§ **Written task**
Please copy the lines below exactly, from the first one through the line showing "[315, LEFT_RAIL_END - POST]]);".
** Start Material **
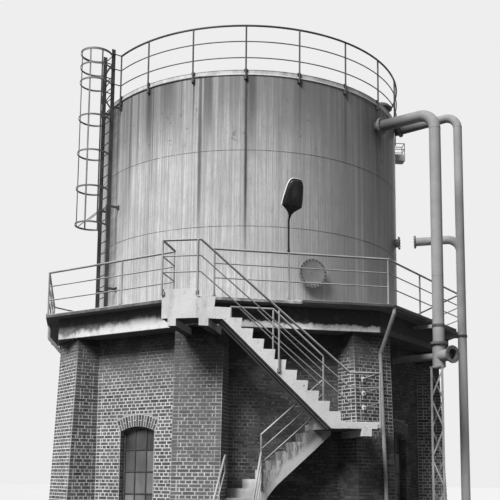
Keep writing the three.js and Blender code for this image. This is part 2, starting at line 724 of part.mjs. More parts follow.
// Gallery railing, four lengths that each turn one corner of the slab
const railLine = SLAB_OUT - RAIL_INSET;
const railHalf = railLine * SIN_C / COS_C;
const FRONT_RAIL_START = -1715;
const LAMP_X = -100;
const LEFT_RAIL_END = 1637;
const POST_CLEAR = 26;
const POST_SPOT = 700;

// Spots along the railing: a face's azimuth and the distance from that face's middle
function galleryRailing(name, heights, start, corner, end, postSpots) {
  const at = ([azimuth, x], z) => polar(azimuth, railLine, x, SLAB_TOP + z);
  const pieces = heights.map((h, i) => (
    tube([at(start, h), at(corner, h), at(end, h)], i === 2 ? TOP_RAIL : LOW_RAIL, 6)));
  for (const spot of postSpots) {
    pieces.push(bar(at(spot, 0), at(spot, heights[2]), POST));
  }
  add(name, joined(pieces), railSteel);
}

// A full length starts at one corner post and ends just short of the next but one
function fullRailing(name, azimuth) {
  const next = azimuth + FACE_STEP;
  const posts = [[azimuth, -railHalf], [azimuth, -POST_SPOT], [azimuth, POST_SPOT], [azimuth, railHalf],
    [next, -POST_SPOT], [next, POST_SPOT]];
  galleryRailing(name, GALLERY_RAILS, [azimuth, -railHalf], [azimuth, railHalf],
    [next, railHalf - POST_CLEAR], posts);
}

galleryRailing('gallery_railing_front', FRONT_RAILS, [0, FRONT_RAIL_START], [0, railHalf],
  [45, railHalf - POST_CLEAR],
  [[0, FRONT_RAIL_START + POST], [0, LAMP_X], [0, railHalf], [45, -400], [45, 940]]);
fullRailing('gallery_railing_right', 90);
fullRailing('gallery_railing_back', 180);
galleryRailing('gallery_railing_left', GALLERY_RAILS, [270, -railHalf], [270, railHalf], [315, LEFT_RAIL_END],
  [[270, -railHalf], [270, -POST_SPOT], [270, POST_SPOT], [270, railHalf], [315, 150],
    [315, LEFT_RAIL_END - POST]]);

// Lamp on a tall post of the front railing, which ends square to the lamp's neck
const LAMP_TILT = rad(66);
const LAMP_YAW = rad(15);
const LAMP_BEND_Z = 6950;
const LAMP_NECK_Z = 7110;
const LAMP_LEAN = 45;
const lampWay = v3(Math.cos(LAMP_TILT) * Math.sin(LAMP_YAW), -Math.cos(LAMP_TILT) * Math.cos(LAMP_YAW),
  Math.sin(LAMP_TILT));
const lampFoot = polar(0, railLine, LAMP_X, SLAB_TOP + FRONT_RAILS[2] + TOP_RAIL + GAP);
const lampNeck = v3(lampFoot.x, lampFoot.y - LAMP_LEAN, LAMP_NECK_Z);
const lampElbow = lampNeck.clone().addScaledVector(lampWay, -60);
add('lamp_pole', tube([lampFoot, lampFoot.clone().setZ(LAMP_BEND_Z), lampElbow, lampNeck], 22, 8), darkSteel);

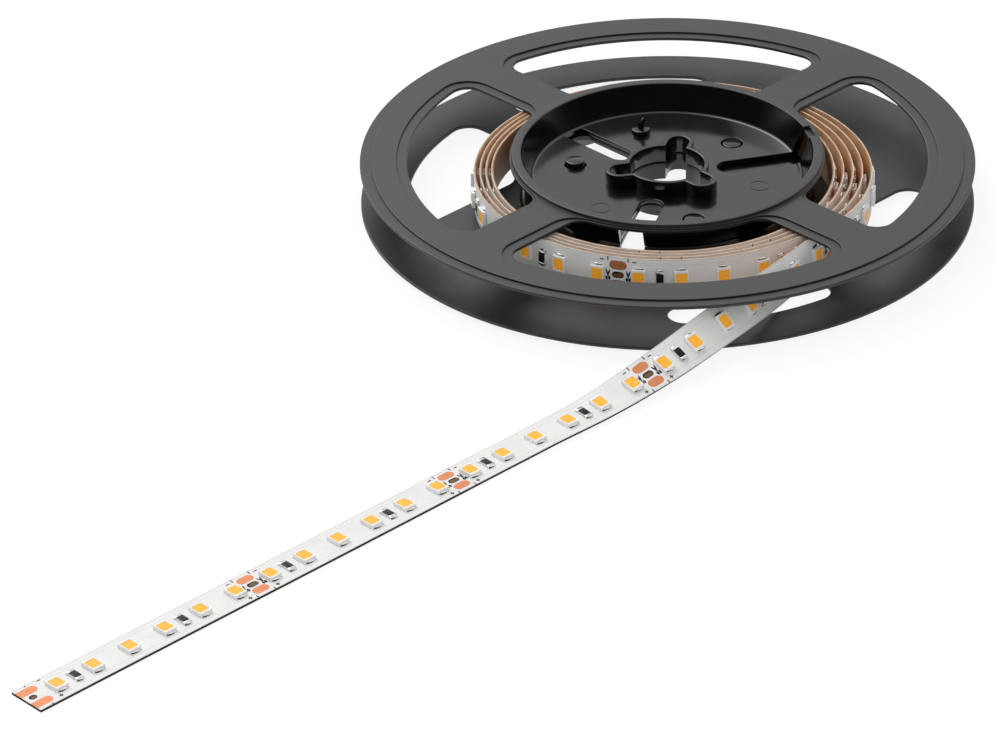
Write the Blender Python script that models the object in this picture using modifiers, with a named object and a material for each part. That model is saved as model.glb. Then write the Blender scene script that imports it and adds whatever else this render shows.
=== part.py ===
# LED strip light on a two-part moulded reel, in metres, +Z up.
# The origin is the middle of the reel's underside. The reel lies flat, and the
# strip's free end runs off its front right side and lies on the same surface.
import bpy
import bmesh
from math import asin, atan2, ceil, cos, degrees, hypot, pi, radians, sin, sqrt
from mathutils import Matrix, Vector

MM = 0.001

# Strip
STRIP_WIDTH = 8.0 * MM
STRIP_THICKNESS = 0.4 * MM     # flexible board, tape and liner
LED_PITCH = 50.0 * MM / 6
FIRST_LED = 6.9 * MM           # from the cut end
LED_SIZE = (2.8 * MM, 3.5 * MM, 0.75 * MM)
RESISTOR_SIZE = (1.6 * MM, 3.1 * MM, 0.55 * MM)

# Reel
REEL_DIAMETER = 125.0 * MM
FLANGE_CLEARANCE = 0.2 * MM    # between the wound strip and each flange
HUB_RIM_STEP = 0.75 * MM       # the hub rim stands this proud of the web
WEB_THICKNESS = 1.05 * MM
REEL_HEIGHT = STRIP_WIDTH + 2 * (FLANGE_CLEARANCE + WEB_THICKNESS + HUB_RIM_STEP)
RIM_RING_WIDTH = 2.3 * MM      # thinner band along the flange's edge
LIP_THICKNESS = 0.7 * MM       # of that band and of the lips round the windows
LIP_WIDTH = 2.1 * MM
EDGE_ROUND = 0.2 * MM
TURNED_STEPS = 60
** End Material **
§ **Output for this task**
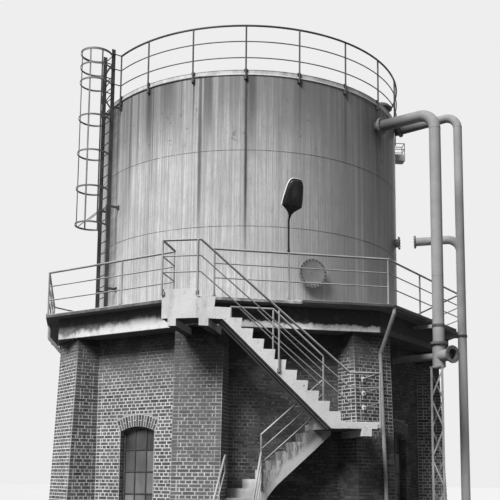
Keep writing the three.js and Blender code for this image. This is part 2, starting at line 724 of part.mjs. More parts follow.
// Gallery railing, four lengths that each turn one corner of the slab
const railLine = SLAB_OUT - RAIL_INSET;
const railHalf = railLine * SIN_C / COS_C;
const FRONT_RAIL_START = -1715;
const LAMP_X = -100;
const LEFT_RAIL_END = 1637;
const POST_CLEAR = 26;
const POST_SPOT = 700;

// Spots along the railing: a face's azimuth and the distance from that face's middle
function galleryRailing(name, heights, start, corner, end, postSpots) {
  const at = ([azimuth, x], z) => polar(azimuth, railLine, x, SLAB_TOP + z);
  const pieces = heights.map((h, i) => (
    tube([at(start, h), at(corner, h), at(end, h)], i === 2 ? TOP_RAIL : LOW_RAIL, 6)));
  for (const spot of postSpots) {
    pieces.push(bar(at(spot, 0), at(spot, heights[2]), POST));
  }
  add(name, joined(pieces), railSteel);
}

// A full length starts at one corner post and ends just short of the next but one
function fullRailing(name, azimuth) {
  const next = azimuth + FACE_STEP;
  const posts = [[azimuth, -railHalf], [azimuth, -POST_SPOT], [azimuth, POST_SPOT], [azimuth, railHalf],
    [next, -POST_SPOT], [next, POST_SPOT]];
  galleryRailing(name, GALLERY_RAILS, [azimuth, -railHalf], [azimuth, railHalf],
    [next, railHalf - POST_CLEAR], posts);
}

galleryRailing('gallery_railing_front', FRONT_RAILS, [0, FRONT_RAIL_START], [0, railHalf],
  [45, railHalf - POST_CLEAR],
  [[0, FRONT_RAIL_START + POST], [0, LAMP_X], [0, railHalf], [45, -400], [45, 940]]);
fullRailing('gallery_railing_right', 90);
fullRailing('gallery_railing_back', 180);
galleryRailing('gallery_railing_left', GALLERY_RAILS, [270, -railHalf], [270, railHalf], [315, LEFT_RAIL_END],
  [[270, -railHalf], [270, -POST_SPOT], [270, POST_SPOT], [270, railHalf], [315, 150],
    [315, LEFT_RAIL_END - POST]]);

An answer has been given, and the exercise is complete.